There is a herd of wild bison in Golden Gate Park, but they were nowhere to be seen today. Why would San Fran keep a bunch of one-ton bison roaming within city limits?!? Well -- in 1891, when the species was almost extinct, the first one was brought to this park for protection and the tradition sorta.... stuck.


Golden Gate Park ends at Ocean Beach (What a great name!). Way too cold and treacherous for swimming, but we watched expert surfers tackle the waves for a bit. 

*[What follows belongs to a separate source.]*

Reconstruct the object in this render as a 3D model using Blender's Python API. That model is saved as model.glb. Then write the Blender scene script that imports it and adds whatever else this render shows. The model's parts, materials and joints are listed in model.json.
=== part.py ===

Remains of Sutro Baths at Seal Rock. In 1896, this was the world's largest indoor swimming facility. The baths had struggled for years due to sky-high maintenance costs, and burned down in 1966, shortly after closing its doors for good. Not sure why that's interesting....

 Sausalito


Well, that's it friends.... The remainder of my time here was spent eating in fun restaurants, cheering for the LA Kings with Micheal and a bottle of wine during the Stanley Cup final, and hanging around in coffee shops watching all kinds of people go by. I would have loved to witness the Gay Pride Parade and I would have loved to tour Alcatraz. Frankly, I could have stayed here another 6 weeks and not seen/tasted a quarter of what this city has to offer. Can't do it all. 

You know, San Fransisco is an incredible foodie city..... Vegans, raw, Slow Food, organic-only, vegetarians, local-only, pescatarians, gluten-free, etc. would all love it here. The only place on my travels so far where fresh, real food will trump any fast-food joint. Cheers to that!